__DIRECTIONS FOR THIS TASK__. Only the lines from the one holding "wedge_base();" through the one holding "if empty is" are to be retyped, exactly as they appear, with both boundary lines included.

--- START DATA ---

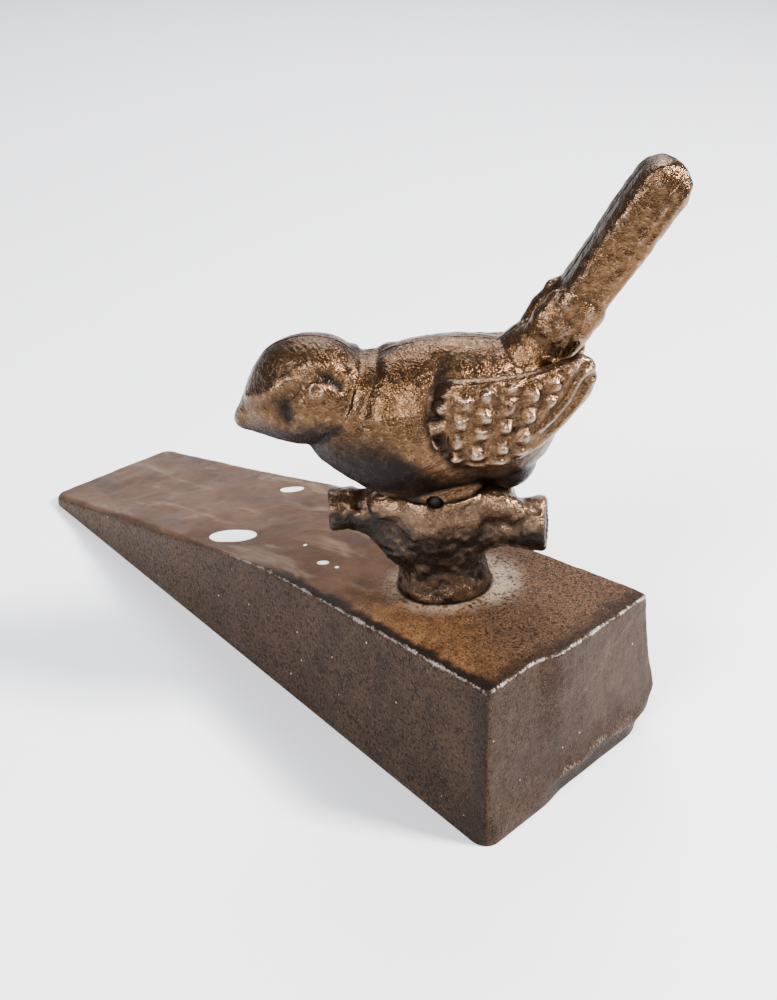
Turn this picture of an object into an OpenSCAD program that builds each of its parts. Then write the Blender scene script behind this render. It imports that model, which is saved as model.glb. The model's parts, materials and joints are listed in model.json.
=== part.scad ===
// Cast-iron wedge door stop with a small bird on a sawn branch.
// Origin: middle of the flat underside. +X runs from the thin toe to the heel, +Z is up.
// The figure is drawn in its own frame: +X where the bird looks, +Y its left, +Z its bolt axis.

/* [Wedge] */
// Length from toe to heel, at the floor
base_length = 150; // [120:1:180]
// Width of the heel at the floor
heel_width = 48; // [44:1:60]
// Width of the toe at the floor
toe_width = 34; // [26:1:44]
// Height of the heel's top edge
heel_height = 30; // [27:0.5:34]
// Height of the blunt toe
toe_height = 2; // [1.5:0.1:4]
// Where the ramp meets the flatter plateau, along X
bend_x = 9; // [0:1:16]
// Height of that bend
bend_height = 23.5; // [21:0.5:25]
// Radius that blends ramp and plateau
bend_radius = 100; // [40:5:110]
// Lean of the heel face
heel_draft = 8; // [2:1:12]
// Lean of the long sides
side_draft = 6.5; // [2:0.5:9]
// Radius of the upright corners
corner_radius = 4; // [2:0.5:8]

/* [Figure place] */
// Where the figure stands, along X
figure_x = 41.5; // [36:0.5:48]
// Direction the bird looks, turned from +X
figure_heading = 226.1; // [0:1:359]
// Height of the joint between branch and bird
seat_height = 21; // [19:0.5:23]

/* [Branch] */
// Radius of the trunk at its foot
foot_radius = 8.6; // [8:0.1:9.5]
// Radius of the trunk under the bird
saddle_radius = 9; // [8.5:0.1:10]
// Radius of a sawn stub
stub_radius = 4.4; // [3.8:0.1:5]
// Length of the stub under the breast, from the bolt axis
front_stub = 20.5; // [17:0.5:23]
// Length of the stub under the tail
rear_stub = 19.5; // [17:0.5:22]

/* [Bird] */
// Radius of the body at its widest
body_radius = 12.9; // [12.5:0.1:14]
// Half of the body's length
body_half_length = 21.5; // [21:0.5:23]
// Wall of the hollow body
wall = 3.5; // [3:0.1:4]
// Radius of the head
head_radius = 9.3; // [8.5:0.1:10]
// Width of the tail, side to side
tail_width = 9.5; // [8:0.5:11]
// Length of the tail from its root in the body
tail_length = 39; // [32:1:41]
// Tilt of the tail above level
tail_tilt = 54; // [48:1:58]

/* [Fasteners] */
// Diameter of the tie bolt
bolt_d = 6; // [6:0.5:6]
// Length of the tie bolt under its head
bolt_length = 50; // [50:1:51]
// Iron left between counterbore and foot, along the bolt
clamp_depth = 16.1; // [15:0.1:16.5]
// Radial clearance of the bolt in its bores
bolt_clearance = 0.07; // [0.03:0.01:0.1]
// Diameter of the screw that joins the halves
screw_d = 5; // [4:0.5:5]

/* [Hidden] */
$fn = 72;
far = 200;

heel_top_x = base_length / 2 - heel_height * tan(heel_draft);
plateau_slope = (heel_height - bend_height) / (heel_top_x - bend_x);
plateau_angle = atan(plateau_slope);
ramp_angle = atan((bend_height - toe_height) / (bend_x + base_length / 2));
figure_z = bend_height + plateau_slope * (figure_x - bend_x);
plan_taper = atan((heel_width - toe_width) / 2 / base_length);

bolt_r = bolt_d / 2;
bore_r = bolt_r + bolt_clearance;
washer_t = 1.6;
washer_r = 6;
washer_bore = 3.2;
head_t = 4;
head_r = 10 / sqrt(3);
nut_t = 5;
counterbore_r = 7.5;
bolt_low = -clamp_depth - washer_t;
floor_height = 24.5;
pocket_gap = 0.5;
thread_gap = 0.02;
nut_low = floor_height + washer_t;

body_height = 33.8;
body_shift = -1.5;
body_pitch = 5;
head_at = [20.3, 0, 40];
rump_at = [-17.4, 0, 42.2];

screw_at = [-7, 0, 37.2];
screw_head_r = 4.4;
screw_head_t = 2.8;
screw_seat = 8.6;
screw_reach = 6;
screw_clearance = 0.1;
boss_r = 4.6;
boss_depth = 8.5;

peg_r = 1.4;
peg_depth = 2.5;
peg_gap = 0.1;
peg_places = [[21, 0, 41], [-21.5, 0, 50.5]];

pin_r = 1.2;
pin_start = 1.8;
pin_length = 5.2;
pin_heading = 84;

// ---------- placing ----------

module on_plateau() {
    translate([figure_x, 0, figure_z]) rotate([0, -plateau_angle, 0]) rotate([0, 0, figure_heading]) children();
}

// Extrudes an outline drawn in X and Z sideways, from y = low to y = high.
module sideways(low, high) {
    translate([0, high, 0]) rotate([90, 0, 0]) linear_extrude(high - low) children();
}

// ---------- wedge ----------

function bend_start() = bend_radius * tan((ramp_angle - plateau_angle) / 2);
function bend_centre() = [
    bend_x - bend_start() * cos(ramp_angle) + bend_radius * sin(ramp_angle),
    bend_height - bend_start() * sin(ramp_angle) - bend_radius * cos(ramp_angle)];
function bend_point(a) = bend_centre() + bend_radius * [-sin(a), cos(a)];

module wedge_profile() {
    steps = 6;
    polygon(concat(
        [[-base_length / 2, 0], [base_length / 2, 0], [heel_top_x, heel_height]],
        [for (i = [0:steps]) bend_point(plateau_angle + (ramp_angle - plateau_angle) * i / steps)],
        [[-base_length / 2, toe_height]]));
}

// Everything outside one long side, which leans in by the draft and follows the plan taper.
module side_waste() {
    translate([base_length / 2, heel_width / 2, 0]) rotate([0, 0, plan_taper]) rotate([side_draft, 0, 0])
        translate([-1.5 * far, 0, -far / 2]) cube([2 * far, far, far]);
}

// What an upright corner loses when it is rounded; the corner is at the origin, iron in +X +Y.
module corner_waste() {
    inset = 0.88 * corner_radius;
    difference() {
        translate([-1, -1, -1]) cube([inset + 1, inset + 1, heel_height + 2]);
        translate([inset, inset, -2]) cylinder(r = corner_radius, h = heel_height + 4);
    }
}

module wedge_blank() {
    difference() {
        sideways(-heel_width, heel_width) wedge_profile();
        for (side = [0, 1]) mirror([0, side, 0]) {
            side_waste();
            translate([base_length / 2, heel_width / 2, 0]) rotate([0, 0, 180 + plan_taper]) corner_waste();
            translate([-base_length / 2, toe_width / 2, 0]) rotate([0, 0, 270 + plan_taper]) corner_waste();
        }
    }
}

module wedge_base() {
    color("#6a5446") difference() {
        wedge_blank();
        on_plateau() {
            translate([0, 0, -far / 2]) cylinder(r = bore_r, h = far);
            translate([0, 0, -clamp_depth - far]) cylinder(r = counterbore_r, h = far);
        }
    }
}

// ---------- branch ----------

module stub(turn, pitch, height, length) {
    translate([0, 0, height]) rotate([0, 0, turn]) rotate([0, 90 - pitch, 0]) {
        cylinder(r = stub_radius + 0.8, h = length * 0.6);
        cylinder(r = stub_radius, h = length);
    }
}

module branch_perch() {
    color("#4a382c") on_plateau() difference() {
        union() {
            rotate_extrude() polygon([[0, 0], [foot_radius, 0], [foot_radius, 1.5], [foot_radius - 0.6, 4],
                [foot_radius - 0.2, 9], [saddle_radius + 1, 14], [saddle_radius, seat_height], [0, seat_height]]);
            stub(0, 3, 15.3, front_stub);
            stub(168, -3, 13.8, rear_stub);
        }
        translate([0, 0, -1]) cylinder(r = bore_r, h = far);
        pin_hole();
    }
}

// A round hole on the joint plane, half in the branch and half in the bird.
module pin_hole() {
    translate([0, 0, seat_height]) rotate([0, 0, pin_heading]) rotate([0, 90, 0])
        translate([0, 0, bolt_r + pin_start]) cylinder(r = pin_r + 0.05, h = 12);
}

module locating_pin() {
    color("#2c2622") on_plateau() translate([0, 0, seat_height]) rotate([0, 0, pin_heading])
        rotate([0, 90, 0]) translate([0, 0, bolt_r + pin_start]) cylinder(r = pin_r, h = pin_length - pin_start);
}

// ---------- bird ----------

// An egg along X, blunt end forward, for the body and, smaller, for its hollow.
module egg(inset) {
    steps = 16;
    translate([body_shift, 0, body_height]) rotate([0, body_pitch, 0]) rotate([0, 90, 0]) rotate_extrude()
        polygon([for (i = [0:steps]) let (t = 180 * i / steps)
            [(body_radius - inset) * sin(t) * (1 + 0.1 * cos(t)), (body_half_length - inset) * cos(t)]]);
}

module neck_and_beak() {
    translate([9, 0, 35.5]) rotate([0, 68, 0]) cylinder(r1 = 11, r2 = 8.6, h = 12);
    translate(head_at) sphere(r = head_radius);
    translate(head_at + [3.2, 0, -0.8]) sphere(r = head_radius - 1.2);
    translate(head_at + [7, 0, -1]) rotate([0, 104, 0]) cylinder(r1 = 5.6, r2 = 0.9, h = 7.6);
}

module tail() {
    tip_r = 3.6;
    sideways(-tail_width / 2, tail_width / 2) translate([rump_at[0], rump_at[2]]) rotate(180 - tail_tilt) {
        polygon([[-4, -3], [4, -4], [tail_length - tip_r, -tip_r], [tail_length - tip_r, tip_r],
            [6, 5], [-4, 5.5]]);
        translate([tail_length - tip_r, 0]) circle(r = tip_r);
    }
    for (side = [-1, 1]) translate(rump_at + [-3.6, side * 3.2, 7]) sphere(r = 5.4);
}

// A crowned pad on the flank that runs back to the wing's tip.
module wing() {
    crown = 36;
    intersection() {
        sideways(2, 16) polygon([[1.5, 42], [2.2, 35], [0, 29], [-6, 26.8], [-14, 28.5], [-21, 34],
            [-26, 40], [-26.5, 42.5], [-22, 44], [-12, 45], [-4, 45.5]]);
        translate([-4.5, 14 - crown, 36]) sphere(r = crown);
    }
}

module bird_blank() {
    difference() {
        union() {
            egg(0);
            neck_and_beak();
            tail();
            for (side = [0, 1]) mirror([0, side, 0]) wing();
            translate([0, 0, seat_height]) cylinder(r = saddle_radius - 1.2, h = 8);
        }
        translate([-far / 2, -far / 2, seat_height - far]) cube([far, far, far]);
        difference() {
            egg(wall);
            translate([-far / 2, -far / 2, -far + floor_height]) cube([far, far, far]);
            translate(screw_at) rotate([90, 0, 0]) cylinder(r = boss_r, h = far, center = true);
        }
        translate([0, 0, floor_height]) cylinder(r = washer_r + pocket_gap, h = nut_t + 2 * washer_t);
        translate([0, 0, seat_height - 1]) cylinder(r = bore_r, h = 9);
        pin_hole();
    }
}

module keep_side(side) {
    intersection() {
        children();
        translate([-far / 2, side > 0 ? 0 : -far, -far / 2]) cube([far, far, far]);
    }
}

module bird_left_half() {
    color("#5a4432") on_plateau() {
        difference() {
            keep_side(1) bird_blank();
            translate(screw_at + [0, -1, 0]) rotate([-90, 0, 0])
                cylinder(r = screw_d / 2 + thread_gap, h = boss_depth + 1);
        }
        for (place = peg_places) translate(place + [0, -peg_depth, 0]) rotate([-90, 0, 0])
            cylinder(r = peg_r, h = peg_depth + peg_gap);
    }
}

module bird_right_half() {
    color("#55402f") on_plateau() difference() {
        keep_side(-1) bird_blank();
        translate(screw_at + [0, 1, 0]) rotate([90, 0, 0])
            cylinder(r = screw_d / 2 + screw_clearance, h = far);
        translate(screw_at + [0, -screw_seat, 0]) rotate([90, 0, 0])
            cylinder(r = screw_head_r + screw_clearance, h = far);
        for (place = peg_places) translate(place + [0, 1, 0]) rotate([90, 0, 0])
            cylinder(r = peg_r + peg_gap, h = peg_depth + 1 + peg_gap);
    }
}

// ---------- fasteners ----------

module halves_screw() {
    color("#8b8074") on_plateau() translate(screw_at) rotate([90, 0, 0]) difference() {
        union() {
            translate([0, 0, -screw_reach]) cylinder(r = screw_d / 2, h = screw_reach + screw_seat);
            translate([0, 0, screw_seat]) cylinder(r = screw_head_r, h = screw_head_t);
        }
        translate([-far / 2, -0.6, screw_seat + screw_head_t - 1.3]) cube([far, 1.2, 3]);
    }
}

module tie_bolt() {
    color("#9a9a98") on_plateau() translate([0, 0, bolt_low]) {
        cylinder(r = bolt_r, h = bolt_length);
        translate([0, 0, -head_t]) cylinder(r = head_r, h = head_t, $fn = 6);
    }
}

module washer_ring(outer) {
    difference() {
        cylinder(r = outer, h = washer_t);
        translate([0, 0, -1]) cylinder(r = washer_bore, h = washer_t + 2);
    }
}

module spring_washer() {
    color("#7d7d7a") on_plateau() translate([0, 0, bolt_low]) difference() {
        washer_ring(5.4);
        translate([4, 0, washer_t / 2]) rotate([25, 0, 0]) cube([5, 0.8, 6], center = true);
    }
}

module plain_washer() {
    color("#a3a3a0") on_plateau() translate([0, 0, floor_height]) washer_ring(washer_r);
}

module tie_nut() {
    color("#9a9a98") on_plateau() translate([0, 0, nut_low]) difference() {
        cylinder(r = head_r, h = nut_t, $fn = 6);
        translate([0, 0, -1]) cylinder(r = bolt_r + thread_gap, h = nut_t + 2);
    }
}

wedge_base();
branch_perch();
bird_left_half();
bird_right_half();
halves_screw();
locating_pin();
tie_bolt();
spring_washer();
plain_washer();
tie_nut();
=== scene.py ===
# Door stop: a cast-iron wedge with a small bronzed bird on a sawn branch, turning on its tie bolt.
# Shapes are worked out in millimetres and become meshes in metres.
import json
import math

import bmesh
import bpy
import numpy as np
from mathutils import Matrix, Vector


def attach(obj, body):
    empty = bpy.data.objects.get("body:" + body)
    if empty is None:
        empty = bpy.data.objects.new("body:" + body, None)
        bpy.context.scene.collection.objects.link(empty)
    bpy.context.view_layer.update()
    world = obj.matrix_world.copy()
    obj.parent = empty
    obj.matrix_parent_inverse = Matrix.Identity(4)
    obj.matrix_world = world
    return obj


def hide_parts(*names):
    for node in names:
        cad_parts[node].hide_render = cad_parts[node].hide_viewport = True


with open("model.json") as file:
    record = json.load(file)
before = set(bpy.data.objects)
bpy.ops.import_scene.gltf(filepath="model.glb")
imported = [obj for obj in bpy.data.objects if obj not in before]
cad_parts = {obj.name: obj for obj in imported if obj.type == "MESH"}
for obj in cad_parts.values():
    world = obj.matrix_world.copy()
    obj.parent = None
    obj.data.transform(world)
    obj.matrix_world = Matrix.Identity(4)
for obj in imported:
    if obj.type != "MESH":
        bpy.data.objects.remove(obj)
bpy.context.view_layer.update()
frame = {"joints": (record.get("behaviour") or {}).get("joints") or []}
mm = 0.001
print("frame loaded")

swivel = frame["joints"][0]
footPlace = np.array(swivel["pos_m"]) / mm  # where the bolt axis meets the wedge's top
boltAxis = np.array(swivel["axis"])
figurePlace = {"heading": 226.1}  # degrees from +X to where the bird looks
boltBore = 3.07  # radius of the hole that the tie bolt runs through
footRadius = 8.6  # of the branch, where it stands on the wedge


# A turn about Y that lifts +X towards +Z by an angle.
def tipUp(angle):
    c, s = math.cos(angle), math.sin(angle)
    return np.array([[c, 0, -s], [0, 1, 0], [s, 0, c]])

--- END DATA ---

__EXPECTED ANSWER__.
wedge_base();
branch_perch();
bird_left_half();
bird_right_half();
halves_screw();
locating_pin();
tie_bolt();
spring_washer();
plain_washer();
tie_nut();
=== scene.py ===
# Door stop: a cast-iron wedge with a small bronzed bird on a sawn branch, turning on its tie bolt.
# Shapes are worked out in millimetres and become meshes in metres.
import json
import math

import bmesh
import bpy
import numpy as np
from mathutils import Matrix, Vector


def attach(obj, body):
    empty = bpy.data.objects.get("body:" + body)
    if empty is None:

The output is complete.